**Data supplied**
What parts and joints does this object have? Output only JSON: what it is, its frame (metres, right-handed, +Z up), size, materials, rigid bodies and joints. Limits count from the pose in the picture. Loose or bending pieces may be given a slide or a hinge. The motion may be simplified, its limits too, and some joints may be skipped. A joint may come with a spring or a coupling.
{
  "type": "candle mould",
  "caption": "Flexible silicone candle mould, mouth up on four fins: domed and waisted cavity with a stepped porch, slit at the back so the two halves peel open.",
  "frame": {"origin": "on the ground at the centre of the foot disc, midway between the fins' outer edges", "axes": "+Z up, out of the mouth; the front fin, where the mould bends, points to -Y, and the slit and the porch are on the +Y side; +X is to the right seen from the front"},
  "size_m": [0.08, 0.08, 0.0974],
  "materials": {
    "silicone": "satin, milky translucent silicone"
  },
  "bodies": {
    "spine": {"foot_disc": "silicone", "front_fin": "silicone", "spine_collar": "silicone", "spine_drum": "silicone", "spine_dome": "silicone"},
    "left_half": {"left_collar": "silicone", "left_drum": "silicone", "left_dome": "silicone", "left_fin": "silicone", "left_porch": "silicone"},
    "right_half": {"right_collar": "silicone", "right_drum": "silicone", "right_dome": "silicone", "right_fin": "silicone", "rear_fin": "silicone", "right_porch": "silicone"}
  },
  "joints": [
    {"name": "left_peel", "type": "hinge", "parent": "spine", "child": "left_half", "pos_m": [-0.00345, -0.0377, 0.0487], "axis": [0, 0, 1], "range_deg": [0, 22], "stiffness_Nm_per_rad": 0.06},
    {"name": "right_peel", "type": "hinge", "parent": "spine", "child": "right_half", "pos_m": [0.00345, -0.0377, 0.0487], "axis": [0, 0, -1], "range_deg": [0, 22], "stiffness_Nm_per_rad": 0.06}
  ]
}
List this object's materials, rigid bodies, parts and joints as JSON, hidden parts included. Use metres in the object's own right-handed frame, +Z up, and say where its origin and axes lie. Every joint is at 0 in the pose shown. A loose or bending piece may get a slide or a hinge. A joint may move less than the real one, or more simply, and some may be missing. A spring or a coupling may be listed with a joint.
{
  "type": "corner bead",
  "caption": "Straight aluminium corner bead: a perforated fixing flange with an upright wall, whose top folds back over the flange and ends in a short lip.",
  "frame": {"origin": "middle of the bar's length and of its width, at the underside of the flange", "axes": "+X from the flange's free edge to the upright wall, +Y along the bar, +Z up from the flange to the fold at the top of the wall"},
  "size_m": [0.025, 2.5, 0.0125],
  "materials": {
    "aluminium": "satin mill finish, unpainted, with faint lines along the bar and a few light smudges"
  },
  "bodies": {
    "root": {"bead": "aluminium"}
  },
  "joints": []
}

**Requirement**
Copy only this span: the line that contains "List this object's", the last line, and every line between them.

**Full response**
List this object's materials, rigid bodies, parts and joints as JSON, hidden parts included. Use metres in the object's own right-handed frame, +Z up, and say where its origin and axes lie. Every joint is at 0 in the pose shown. A loose or bending piece may get a slide or a hinge. A joint may move less than the real one, or more simply, and some may be missing. A spring or a coupling may be listed with a joint.
{
  "type": "corner bead",
  "caption": "Straight aluminium corner bead: a perforated fixing flange with an upright wall, whose top folds back over the flange and ends in a short lip.",
  "frame": {"origin": "middle of the bar's length and of its width, at the underside of the flange", "axes": "+X from the flange's free edge to the upright wall, +Y along the bar, +Z up from the flange to the fold at the top of the wall"},
  "size_m": [0.025, 2.5, 0.0125],
  "materials": {
    "aluminium": "satin mill finish, unpainted, with faint lines along the bar and a few light smudges"
  },
  "bodies": {
    "root": {"bead": "aluminium"}
  },
  "joints": []
}